- **Problem to solve**: Give the listing below again in full, exactly as written.

+---+

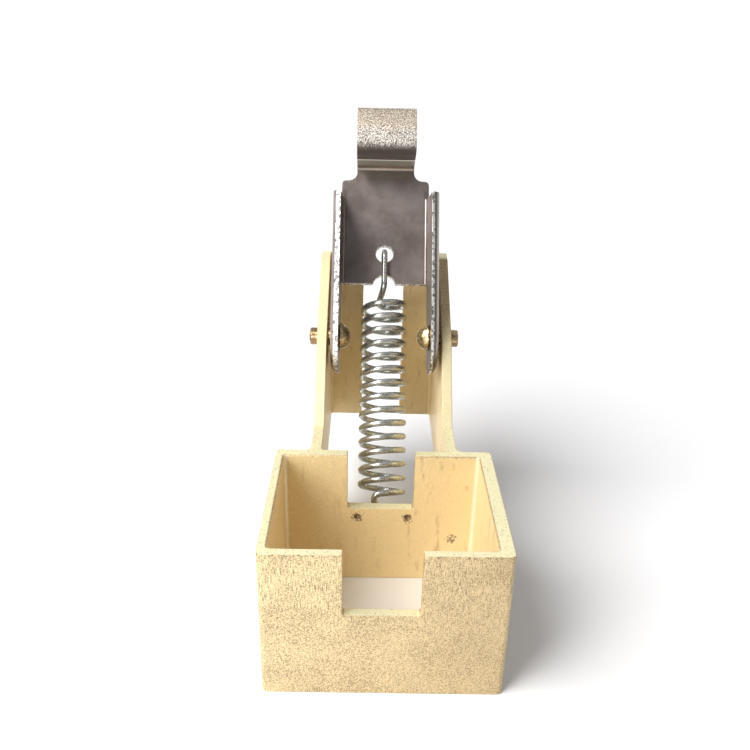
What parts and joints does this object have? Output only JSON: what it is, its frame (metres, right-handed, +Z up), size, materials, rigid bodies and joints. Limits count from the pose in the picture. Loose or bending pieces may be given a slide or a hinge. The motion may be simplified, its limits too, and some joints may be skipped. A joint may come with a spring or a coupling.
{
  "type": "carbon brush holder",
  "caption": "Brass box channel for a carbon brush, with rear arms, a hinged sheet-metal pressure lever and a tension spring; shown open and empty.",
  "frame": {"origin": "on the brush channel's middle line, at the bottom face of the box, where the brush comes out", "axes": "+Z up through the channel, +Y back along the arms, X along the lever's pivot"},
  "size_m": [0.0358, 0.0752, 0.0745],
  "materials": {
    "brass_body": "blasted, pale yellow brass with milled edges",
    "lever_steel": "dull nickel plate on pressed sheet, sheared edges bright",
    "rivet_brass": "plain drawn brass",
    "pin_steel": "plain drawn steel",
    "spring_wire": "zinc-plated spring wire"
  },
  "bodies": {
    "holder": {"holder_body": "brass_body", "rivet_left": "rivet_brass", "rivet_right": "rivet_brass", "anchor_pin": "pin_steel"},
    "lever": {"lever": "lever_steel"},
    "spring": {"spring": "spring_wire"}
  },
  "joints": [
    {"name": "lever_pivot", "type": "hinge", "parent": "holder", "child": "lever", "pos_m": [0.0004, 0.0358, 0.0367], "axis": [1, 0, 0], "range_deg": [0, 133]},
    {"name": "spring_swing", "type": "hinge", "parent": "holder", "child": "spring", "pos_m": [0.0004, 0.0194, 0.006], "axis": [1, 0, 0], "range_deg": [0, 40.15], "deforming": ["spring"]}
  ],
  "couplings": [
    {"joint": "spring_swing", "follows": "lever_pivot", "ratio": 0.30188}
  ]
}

+---+

- **Written response**:
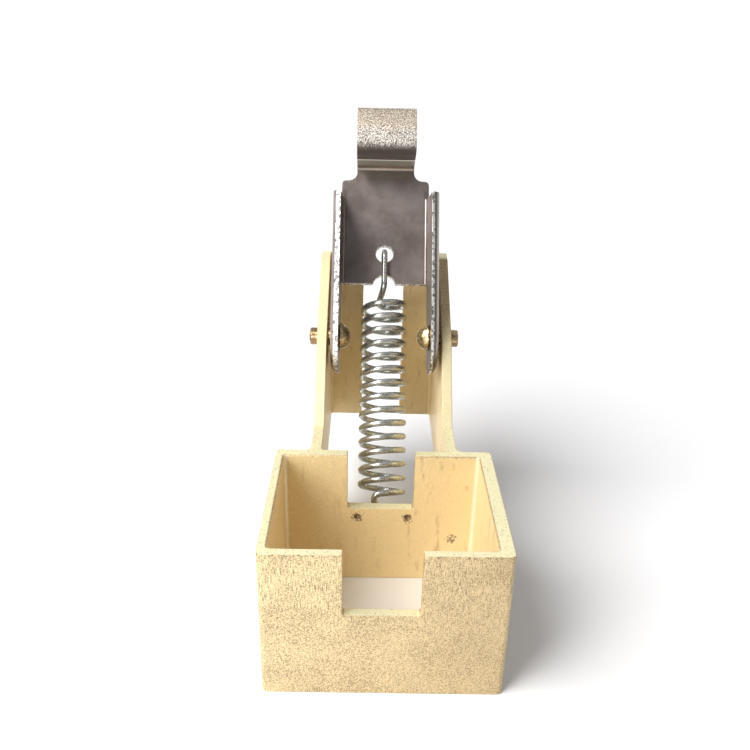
What parts and joints does this object have? Output only JSON: what it is, its frame (metres, right-handed, +Z up), size, materials, rigid bodies and joints. Limits count from the pose in the picture. Loose or bending pieces may be given a slide or a hinge. The motion may be simplified, its limits too, and some joints may be skipped. A joint may come with a spring or a coupling.
{
  "type": "carbon brush holder",
  "caption": "Brass box channel for a carbon brush, with rear arms, a hinged sheet-metal pressure lever and a tension spring; shown open and empty.",
  "frame": {"origin": "on the brush channel's middle line, at the bottom face of the box, where the brush comes out", "axes": "+Z up through the channel, +Y back along the arms, X along the lever's pivot"},
  "size_m": [0.0358, 0.0752, 0.0745],
  "materials": {
    "brass_body": "blasted, pale yellow brass with milled edges",
    "lever_steel": "dull nickel plate on pressed sheet, sheared edges bright",
    "rivet_brass": "plain drawn brass",
    "pin_steel": "plain drawn steel",
    "spring_wire": "zinc-plated spring wire"
  },
  "bodies": {
    "holder": {"holder_body": "brass_body", "rivet_left": "rivet_brass", "rivet_right": "rivet_brass", "anchor_pin": "pin_steel"},
    "lever": {"lever": "lever_steel"},
    "spring": {"spring": "spring_wire"}
  },
  "joints": [
    {"name": "lever_pivot", "type": "hinge", "parent": "holder", "child": "lever", "pos_m": [0.0004, 0.0358, 0.0367], "axis": [1, 0, 0], "range_deg": [0, 133]},
    {"name": "spring_swing", "type": "hinge", "parent": "holder", "child": "spring", "pos_m": [0.0004, 0.0194, 0.006], "axis": [1, 0, 0], "range_deg": [0, 40.15], "deforming": ["spring"]}
  ],
  "couplings": [
    {"joint": "spring_swing", "follows": "lever_pivot", "ratio": 0.30188}
  ]
}